— INSTRUCTIONS FOR THE TASK —
Both the line containing "waiting.remove(far)" and the line containing "record = json.load(file)" belong in the answer, along with every line between them; print exactly those.

— DATA EXCERPT —

§

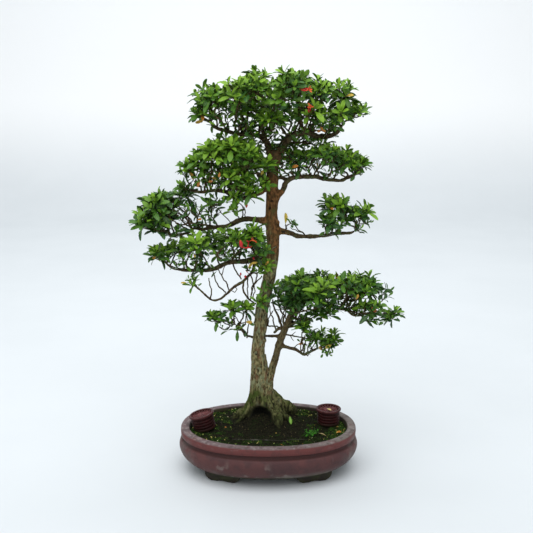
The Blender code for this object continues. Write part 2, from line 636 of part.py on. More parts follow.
# Each pad of leaves is one body: blades fused to small cores, with room cut for the twigs and blooms inside it.
for pad, (names, lobes) in PADS.items():
    parts = []
    for lobe in lobes:
        parts.append(ball(pad, lobe[:3], [r * c for r, c in zip(lobe[3:], CORE)]))
        parts += lobe_blades(pad, lobe, parts[-1])
    joined, waiting = [lobes[0]], list(lobes[1:])
    while waiting:
        near, far = min(((a, b) for a in joined for b in waiting), key=lambda pair: spread_of(*pair))
        if spread_of(near, far) > LINK_ABOVE:
            parts.append(tube("link", [(*near[:3], LINK_RADIUS), (*far[:3], LINK_RADIUS)], 4))
        joined.append(far)
        waiting.remove(far)
    leaves = combine(parts[0], parts[1:], "UNION")
    cuts = [copied(wood_room, "twig_room")]
    if pad in ("crown_leaves", "low_left_leaves"):
        cuts += [copied(room, "bloom_cut") for room in bloom_rooms]
    combine(leaves, cuts, "DIFFERENCE")
    painted(tidy(leaves), "leaves")

for spare in [wood_room] + bloom_rooms:
    bpy.data.objects.remove(spare, do_unlink=True)
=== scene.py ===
"""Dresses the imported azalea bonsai: barked wood, leaves in whorls, soil and moss, fired pot, slotted baskets."""

import json
import math
import random

import bmesh
import bpy
import numpy as np
from mathutils import Matrix, Vector, noise

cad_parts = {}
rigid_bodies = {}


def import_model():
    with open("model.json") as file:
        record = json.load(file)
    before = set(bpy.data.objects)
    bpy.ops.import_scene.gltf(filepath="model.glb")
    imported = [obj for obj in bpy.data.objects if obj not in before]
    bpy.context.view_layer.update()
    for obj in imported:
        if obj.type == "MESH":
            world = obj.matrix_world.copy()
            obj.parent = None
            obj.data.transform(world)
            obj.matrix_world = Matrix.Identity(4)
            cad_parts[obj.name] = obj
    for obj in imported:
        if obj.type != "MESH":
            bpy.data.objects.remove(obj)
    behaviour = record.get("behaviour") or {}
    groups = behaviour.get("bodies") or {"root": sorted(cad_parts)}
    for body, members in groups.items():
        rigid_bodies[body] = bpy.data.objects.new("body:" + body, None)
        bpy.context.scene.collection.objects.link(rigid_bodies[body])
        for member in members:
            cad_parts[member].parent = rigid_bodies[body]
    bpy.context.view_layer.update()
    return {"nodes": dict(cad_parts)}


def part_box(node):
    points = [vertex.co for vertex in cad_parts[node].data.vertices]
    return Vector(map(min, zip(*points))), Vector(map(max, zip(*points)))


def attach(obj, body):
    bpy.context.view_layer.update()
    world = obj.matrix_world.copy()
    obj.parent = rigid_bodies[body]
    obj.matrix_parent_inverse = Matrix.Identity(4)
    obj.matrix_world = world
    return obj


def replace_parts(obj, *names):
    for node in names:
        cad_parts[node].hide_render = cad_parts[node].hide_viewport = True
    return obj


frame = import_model()
MM = 0.001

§

— RESULT OF THIS EXERCISE —
        waiting.remove(far)
    leaves = combine(parts[0], parts[1:], "UNION")
    cuts = [copied(wood_room, "twig_room")]
    if pad in ("crown_leaves", "low_left_leaves"):
        cuts += [copied(room, "bloom_cut") for room in bloom_rooms]
    combine(leaves, cuts, "DIFFERENCE")
    painted(tidy(leaves), "leaves")

for spare in [wood_room] + bloom_rooms:
    bpy.data.objects.remove(spare, do_unlink=True)
=== scene.py ===
"""Dresses the imported azalea bonsai: barked wood, leaves in whorls, soil and moss, fired pot, slotted baskets."""

import json
import math
import random

import bmesh
import bpy
import numpy as np
from mathutils import Matrix, Vector, noise

cad_parts = {}
rigid_bodies = {}


def import_model():
    with open("model.json") as file:
        record = json.load(file)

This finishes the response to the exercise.